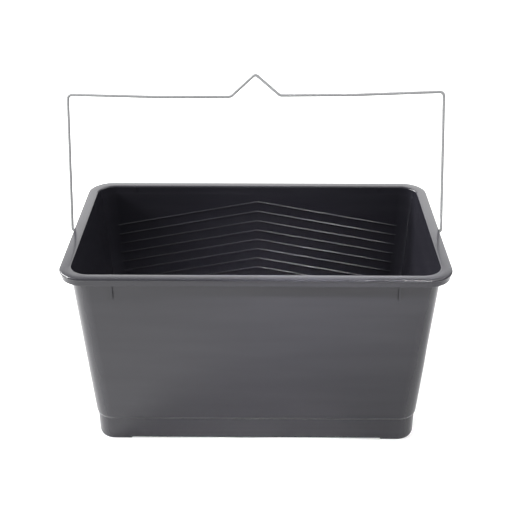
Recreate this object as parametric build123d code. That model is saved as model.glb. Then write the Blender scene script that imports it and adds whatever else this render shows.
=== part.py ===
from build123d import *
from math import cos, radians, sin, sqrt, tan
import os

# A rectangular roller bucket with a wire bail handle, in millimetres.
# The origin is on the floor under the middle of the bucket. +X runs along the long side, the
# roll-off ribs are on the +Y wall, and the long wall without ribs is at -Y.

# Rim, measured over its outer edge
rim_length = 360.0
rim_depth = 212.0
bucket_height = 197.0
rim_corner_radius = 24.0
rim_width = 10.2
flange_thickness = 2.0
bead_height = 2.4
bead_overhang = 0.9
bead_round = 1.0
skirt_thickness = 1.6
skirt_height = 8.0
mouth_round = 1.3
mouth_land_height = 7.0
mouth_land_step = 0.2

# Drafted walls
wall_thickness = 1.8
wall_draft_degrees = 3.45
mouth_corner_radius = 18.0
wall_foot_corner_radius = 17.5
wall_foot_round = 12.0
inner_floor_round = 5.0

# Base band, floor and feet
band_top_height = 25.5
band_step = 1.3
band_foot_round = 0.6
gate_mark_radius = 3.0
gate_mark_height = 0.5
floor_thickness = 2.2
foot_height = 1.5
foot_width = 8.0
foot_length = 34.0
foot_depth = 30.0
foot_edge_inset = 0.6
underside_recess = 0.8
underside_ring_width = 12.0

# Chevron roll-off ribs on the inside of the back wall
rib_pitch = 11.2
rib_first_apex_drop = 18.0
rib_slope_degrees = 10.4
rib_corner_run = 4.5
lowest_rib_end_height = 20.0
rib_width = 2.0
rib_height = 1.1
rib_round = 0.8
rib_root_depth = 0.6

# Stacking ribs on the outside of the front and back walls, under the rim
stacking_rib_spacing = 263.0
stacking_rib_width = 2.5
stacking_rib_height = 18.0
stacking_rib_edge_inset = 8.4
stacking_rib_root_depth = 0.8

# Ears under the rim, at the middle of the short sides
ear_width = 14.0
ear_face_inset = 0.4
ear_corner_radius = 6.3
pivot_drop = 5.5
ear_below_pivot = 7.0

# Wire handle
wire_diameter = 3.0
pivot_clearance = 0.08
handle_rim_gap = 1.4
pin_depth = 6.0
pin_end_gap = 0.6
pin_bend_radius = 3.0
handle_lean_degrees = 20.0
handle_sway = -1.2
left_shoulder_reach = 133.5
left_bar_reach = 131.5
left_peak_foot_reach = 131.9
peak_reach = 153.5
right_peak_foot_reach = 133.2
right_bar_reach = 133.9
right_shoulder_reach = 137.0
peak_offset = -1.4
peak_half_width = 24.0
bar_middle_offset = 95.0
shoulder_bend_radius = 4.0
bar_bend_radius = 150.0
peak_foot_bend_radius = 5.0
peak_bend_radius = 3.0

# How far a cutting block runs past the face it opens
cut_overrun = 1.0

# Sizes worked out from the ones above. The wall's rounded foot would end below the band's top
# edge, so the wall block starts lower, where its round meets the band's face at that edge.
wall_slope = tan(radians(wall_draft_degrees))
foot_round_rise = sqrt(2 * wall_foot_round * band_step - band_step**2)
wall_foot_height = band_top_height - wall_foot_round + foot_round_rise
skirt_bottom_height = bucket_height - skirt_height
mouth_overhang = rim_width + mouth_land_step - wall_thickness
wall_corner_slope = (mouth_corner_radius - wall_foot_corner_radius) / (bucket_height - band_top_height)
pivot_height = bucket_height - pivot_drop
pin_radius = wire_diameter / 2
bore_radius = pin_radius + pivot_clearance
leg_offset = rim_length / 2 + handle_rim_gap + pin_radius
rib_fall = rim_length / 2 * tan(radians(rib_slope_degrees))
room_for_ribs = bucket_height - rib_first_apex_drop - rib_fall - lowest_rib_end_height
rib_count = 1 + int(room_for_ribs / rib_pitch)


def section(inset, radius, height):
    """A rounded rectangle, inset from the rim's outer edge, at a height above the floor."""
    length = rim_length - 2 * inset
    depth = rim_depth - 2 * inset
    return Pos(0, 0, height) * RectangleRounded(length, depth, radius)


def block(inset, radius, low, high):
    """A straight-sided rounded block between two heights."""
    return extrude(section(inset, radius, low), high - low)


def wall_inset(height):
    """How far the outer face of the drafted wall stands in from the rim's outer edge."""
    return mouth_overhang + (bucket_height - height) * wall_slope


def wall_corner_radius(height):
    """The radius of the inner face's corners at a height above the floor."""
    return mouth_corner_radius - (bucket_height - height) * wall_corner_slope


def wall_section(height, thickness):
    """The drafted wall's outline at a height, set in by a thickness."""
    radius = wall_corner_radius(height) + wall_thickness - thickness
    return section(wall_inset(height) + thickness, radius, height)


def drafted_block(low, high, thickness):
    """The drafted wall as a solid block between two heights, set in by a thickness."""
    return loft([wall_section(low, thickness), wall_section(high, thickness)], ruled=True)


def lowest_edges(solid):
    return solid.edges().group_by(Axis.Z)[0]


def highest_edges(solid):
    return solid.edges().group_by(Axis.Z)[-1]


def outer_body():
    """The walls and the base band as one solid block, before it is hollowed."""
    upper = drafted_block(wall_foot_height, bucket_height - flange_thickness / 2, 0)
    upper = fillet(lowest_edges(upper), wall_foot_round)
    band_inset = wall_inset(band_top_height) + band_step
    band_radius = wall_foot_corner_radius + wall_thickness - band_step
    band = block(band_inset, band_radius, foot_height, band_top_height + wall_foot_round / 2)
    band = fillet(lowest_edges(band), band_foot_round)
    return upper + band


def well():
    """The space inside the bucket: it follows the outside, one wall thickness in."""
    upper = drafted_block(wall_foot_height + wall_thickness, bucket_height, wall_thickness)
    upper = fillet(lowest_edges(upper), wall_foot_round - wall_thickness)
    land_thickness = wall_thickness - mouth_land_step
    land = drafted_block(bucket_height - mouth_land_height, bucket_height + cut_overrun, land_thickness)
    low_inset = wall_inset(band_top_height) + band_step + wall_thickness
    low_radius = wall_foot_corner_radius - band_step
    floor_height = foot_height + floor_thickness
    lower = block(low_inset, low_radius, floor_height, wall_foot_height + wall_foot_round)
    lower = fillet(lowest_edges(lower), inner_floor_round)
    return upper + land + lower


def rim():
    """The flat flange with its rounded bead along the edge and the skirt under the bead."""
    bead = block(0, rim_corner_radius, bucket_height - bead_height, bucket_height)
    bead = fillet(highest_edges(bead) + lowest_edges(bead), bead_round)
    skirt_radius = rim_corner_radius - bead_overhang
    skirt = block(bead_overhang, skirt_radius, skirt_bottom_height, bucket_height - bead_round)
    channel_inset = bead_overhang + skirt_thickness
    channel_radius = rim_corner_radius - channel_inset
    channel_top = bucket_height - flange_thickness
    channel = block(channel_inset, channel_radius, skirt_bottom_height - cut_overrun, channel_top)
    return bead + skirt - channel


def ear(side):
    """A solid ear that fills the rim channel at the middle of a short side and hangs under it."""
    outer_x = rim_length / 2 - ear_face_inset
    inner_x = rim_length / 2 - wall_inset(pivot_height - ear_below_pivot) - wall_thickness / 2
    drop = pivot_drop + ear_below_pivot - flange_thickness / 2
    middle_x = (outer_x + inner_x) / 2
    middle_z = bucket_height - flange_thickness / 2 - drop / 2
    tab = Pos(side * middle_x, 0, middle_z) * Box(outer_x - inner_x, ear_width, drop)
    low_corners = tab.edges().filter_by(Axis.X).group_by(Axis.Z)[0]
    return fillet(low_corners, ear_corner_radius)


def ear_bore(side):
    """The blind hole in an ear that takes the in-turned end of the wire."""
    depth = pin_depth + pin_end_gap
    x = side * (rim_length / 2 - depth / 2)
    return Pos(x, 0, pivot_height) * Rot(0, 90, 0) * Cylinder(bore_radius, depth)


def stacking_rib(x, side):
    """A short upright rib with a vertical face, on the outside of a long wall under the skirt."""
    high = skirt_bottom_height
    low = high - stacking_rib_height
    outer_y = rim_depth / 2 - stacking_rib_edge_inset
    inner_y = rim_depth / 2 - wall_inset(low) - stacking_rib_root_depth
    depth = outer_y - inner_y
    shape = Pos(x, side * (outer_y + inner_y) / 2, (low + high + flange_thickness) / 2)
    return shape * Box(stacking_rib_width, depth, high + flange_thickness - low)


def back_wall_plane():
    """The inner face of the back wall, with its own X along the wall and its own Y up it."""
    y = rim_depth / 2 - wall_inset(bucket_height) - wall_thickness
    normal = (0, -cos(radians(wall_draft_degrees)), sin(radians(wall_draft_degrees)))
    return Plane(origin=(0, y, bucket_height), x_dir=(1, 0, 0), z_dir=normal)


def chevron_rib(number):
    """One roll-off rib: highest in the middle, falling to both corners of the back wall."""
    slope = tan(radians(rib_slope_degrees))
    apex = -(rib_first_apex_drop + number * rib_pitch)
    end_height = bucket_height + apex - rib_fall
    inner_half_length = rim_length / 2 - wall_inset(end_height) - wall_thickness
    reach = inner_half_length - wall_corner_radius(end_height) + rib_corner_run
    half_width = rib_width / 2 / cos(radians(rib_slope_degrees))
    corners = [
        (-reach, apex - reach * slope + half_width),
        (0, apex + half_width),
        (reach, apex - reach * slope + half_width),
        (reach, apex - reach * slope - half_width),
        (0, apex - half_width),
        (-reach, apex - reach * slope - half_width),
    ]
    face = back_wall_plane().offset(-rib_root_depth) * make_face(Polyline(*corners, close=True))
    rib = extrude(face, rib_root_depth + rib_height)
    outwards = Axis(back_wall_plane().origin, back_wall_plane().z_dir)
    crest = rib.faces().sort_by(outwards)[-1]
    return fillet(crest.edges(), rib_round)


def foot(side_x, side_y):
    """A corner foot: a short raised length of the base's outline, round one corner."""
    inset = wall_inset(band_top_height) + band_step + foot_edge_inset
    radius = wall_foot_corner_radius + wall_thickness - band_step - foot_edge_inset
    top = foot_height + floor_thickness / 2
    ring = block(inset, radius, 0, top) - block(inset + foot_width, radius / 2, 0, top)
    x = side_x * (rim_length / 2 - inset - foot_length / 2)
    y = side_y * (rim_depth / 2 - inset - foot_depth / 2)
    corner = Pos(x, y, top / 2) * Box(foot_length, foot_depth, top)
    return ring & corner


def underside_panel():
    """The shallow recess in the underside, inside the ring that the feet stand on."""
    inset = wall_inset(band_top_height) + band_step + underside_ring_width
    radius = wall_foot_corner_radius / 2
    return block(inset, radius, foot_height - cut_overrun, foot_height + underside_recess)


def gate_mark():
    """The low round mark in the middle of the underside where the plastic was let in."""
    middle = foot_height + underside_recess - gate_mark_height / 2
    return Pos(0, 0, middle) * Cylinder(gate_mark_radius, gate_mark_height)


def bucket():
    shell = outer_body() + rim()
    for side in (-1, 1):
        shell += ear(side)
    for side_x in (-1, 1):
        for side_y in (-1, 1):
            shell += stacking_rib(side_x * stacking_rib_spacing / 2, side_y)
            shell += foot(side_x, side_y)
    shell -= underside_panel()
    shell += gate_mark()
    shell -= well()
    top_face = shell.faces().sort_by(Axis.Z)[-1]
    shell = fillet(top_face.inner_wires()[0].edges(), mouth_round)
    for side in (-1, 1):
        shell -= ear_bore(side)
    for number in range(rib_count):
        shell += chevron_rib(number)
    return shell


def handle_path():
    """The wire's centre line as it stands upright over the pivot axis, at the pivot's height."""
    pin_x = rim_length / 2 - pin_depth
    points = [
        (-pin_x, 0),
        (-leg_offset, 0),
        (-leg_offset + handle_sway, left_shoulder_reach),
        (-bar_middle_offset, left_bar_reach),
        (peak_offset - peak_half_width, left_peak_foot_reach),
        (peak_offset, peak_reach),
        (peak_offset + peak_half_width, right_peak_foot_reach),
        (bar_middle_offset, right_bar_reach),
        (leg_offset + handle_sway, right_shoulder_reach),
        (leg_offset, 0),
        (pin_x, 0),
    ]
    bends = [
        pin_bend_radius,
        shoulder_bend_radius,
        bar_bend_radius,
        peak_foot_bend_radius,
        peak_bend_radius,
        peak_foot_bend_radius,
        bar_bend_radius,
        shoulder_bend_radius,
        pin_bend_radius,
    ]
    upright = Plane(origin=(0, 0, pivot_height), x_dir=(1, 0, 0), z_dir=(0, -1, 0))
    return upright * FilletPolyline(*points, radius=bends)


def wire_handle():
    path = handle_path()
    start = Plane(origin=path @ 0, z_dir=path % 0)
    wire = sweep(start * Circle(pin_radius), path=path)
    pivot_axis = Axis((0, 0, pivot_height), (1, 0, 0))
    return wire.rotate(pivot_axis, -handle_lean_degrees)


os.makedirs("parts", exist_ok=True)
export_step(bucket(), "parts/bucket.step")
export_step(wire_handle(), "parts/wire_handle.step")
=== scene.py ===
from math import cos, degrees, radians, sin, tan

import bmesh
import bpy
from mathutils import Matrix, Vector


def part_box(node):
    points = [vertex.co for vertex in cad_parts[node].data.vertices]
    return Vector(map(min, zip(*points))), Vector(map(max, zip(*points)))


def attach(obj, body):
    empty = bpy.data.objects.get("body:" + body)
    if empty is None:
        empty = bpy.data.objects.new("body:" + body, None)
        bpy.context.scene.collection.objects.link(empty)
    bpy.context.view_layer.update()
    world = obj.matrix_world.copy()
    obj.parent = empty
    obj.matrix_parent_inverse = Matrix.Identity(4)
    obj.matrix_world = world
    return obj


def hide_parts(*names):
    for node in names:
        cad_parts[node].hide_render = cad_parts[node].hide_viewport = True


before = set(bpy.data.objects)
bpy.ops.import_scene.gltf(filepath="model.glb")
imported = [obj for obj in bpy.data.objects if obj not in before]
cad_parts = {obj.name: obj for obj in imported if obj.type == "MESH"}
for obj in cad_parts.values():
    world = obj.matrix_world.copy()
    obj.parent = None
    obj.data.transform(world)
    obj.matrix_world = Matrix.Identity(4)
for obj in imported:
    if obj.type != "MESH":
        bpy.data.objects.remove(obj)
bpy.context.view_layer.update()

# --- The tub -------------------------------------------------------------------------------
# One injection moulding in dark grey polypropylene, with 1.8 mm walls that draft out towards
# the rim. It is walked here from the underside, up the outside, over the rim and down inside,
# as the two halves of its mould would meet it.
half_length, half_depth, rim_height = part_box("bucket")[1]
wall_thickness = 0.0018
wall_setback = 0.0086
draft = radians(3.45)
wall_slope = tan(draft)
rim_corner = 0.024
mouth_corner = 0.018
foot_corner = 0.0175
foot_height = 0.0015
ledge_height = 0.0249
band_top = 0.0255
arc_steps = 14


def wall_inset(height):
    """How far the drafted wall's outer face stands in from the rim's edge at a height."""
    return wall_setback + (rim_height - height) * wall_slope


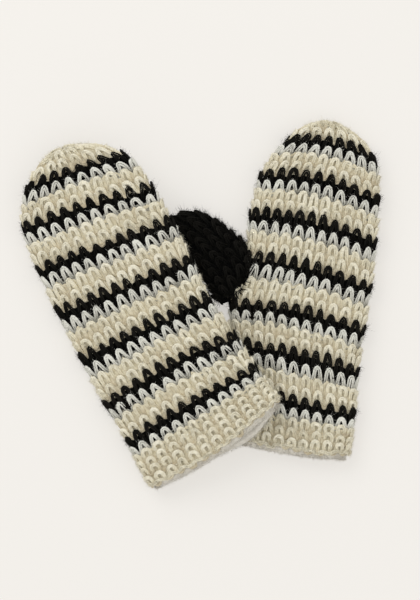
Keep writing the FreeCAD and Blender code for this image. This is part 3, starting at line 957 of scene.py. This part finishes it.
# %% The stage
# The camera looks straight down on the middle from its height above it.
MIDDLE = (0.0066, 0.0035, 0.015)
CAMERA_HEIGHT = 2.4
VIEW_WIDTH = 0.3276
SENSOR = 36
TABLE = -0.0005
floor_mesh = bpy.data.meshes.new("table")
floor_mesh.from_pydata([(-3, -3, TABLE), (3, -3, TABLE), (3, 3, TABLE), (-3, 3, TABLE)], [], [(0, 1, 2, 3)])
floor = bpy.data.objects.new("table", floor_mesh)
bpy.context.scene.collection.objects.link(floor)
floor_material, tree, shader, start = new_material("pale_table")
shader.inputs["Base Color"].default_value = (0.34, 0.33, 0.315, 1)
shader.inputs["Roughness"].default_value = 1.0
shader.inputs["Specular IOR Level"].default_value = 0.0
shader.inputs["Emission Color"].default_value = (0.896, 0.871, 0.831, 1)
shader.inputs["Emission Strength"].default_value = 0.605
floor_mesh.materials.append(floor_material)
floor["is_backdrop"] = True


def area_light(name, place, aim, size, power):
    """A square soft light at a place, turned to its aim."""
    light = bpy.data.lights.new(name, "AREA")
    light.energy, light.size = power, size
    thing = bpy.data.objects.new(name, light)
    thing.location = place
    thing.rotation_euler = (Vector(aim) - Vector(place)).to_track_quat("-Z", "Y").to_euler()
    bpy.context.scene.collection.objects.link(thing)


area_light("key_light", (-0.9, 1.1, 1.6), (0, 0, 0), 1.4, 15)
area_light("fill_light", (1.0, -0.4, 1.7), (0, 0, 0), 1.8, 6)
world = bpy.data.worlds.new("studio")
world.use_nodes = True
world.node_tree.nodes["Background"].inputs["Color"].default_value = (1.0, 0.99, 0.97, 1)
world.node_tree.nodes["Background"].inputs["Strength"].default_value = 0.75
bpy.context.scene.world = world

camera_data = bpy.data.cameras.new("camera")
camera_data.sensor_fit = "HORIZONTAL"
camera_data.sensor_width = SENSOR
camera_data.lens = SENSOR * CAMERA_HEIGHT / VIEW_WIDTH
camera = bpy.data.objects.new("camera", camera_data)
camera.location = (MIDDLE[0], MIDDLE[1], MIDDLE[2] + CAMERA_HEIGHT)
bpy.context.scene.collection.objects.link(camera)
bpy.context.scene.camera = camera
bpy.context.scene.view_settings.view_transform = "Standard"

# %% The box round everything shown, and the end
low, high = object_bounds()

━━━━━━━━

#### [PROBLEM STATEMENT]
Starting at the top of the data above, repeat every line exactly until the line containing "# roll-off ribs" has been given, then stop.

#### [WRITTEN REPLY]
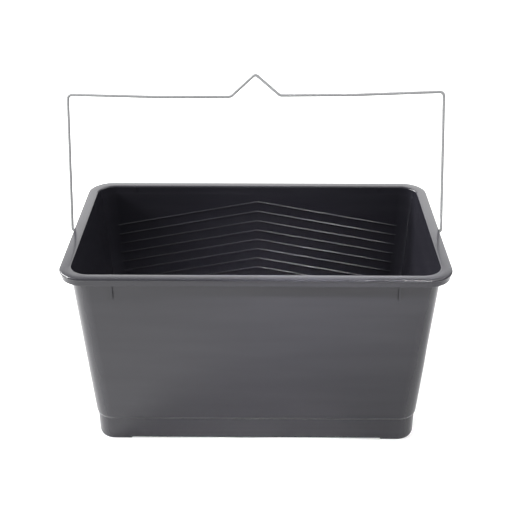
Recreate this object as parametric build123d code. That model is saved as model.glb. Then write the Blender scene script that imports it and adds whatever else this render shows.
=== part.py ===
from build123d import *
from math import cos, radians, sin, sqrt, tan
import os

# A rectangular roller bucket with a wire bail handle, in millimetres.
# The origin is on the floor under the middle of the bucket. +X runs along the long side, the
# roll-off ribs are on the +Y wall, and the long wall without ribs is at -Y.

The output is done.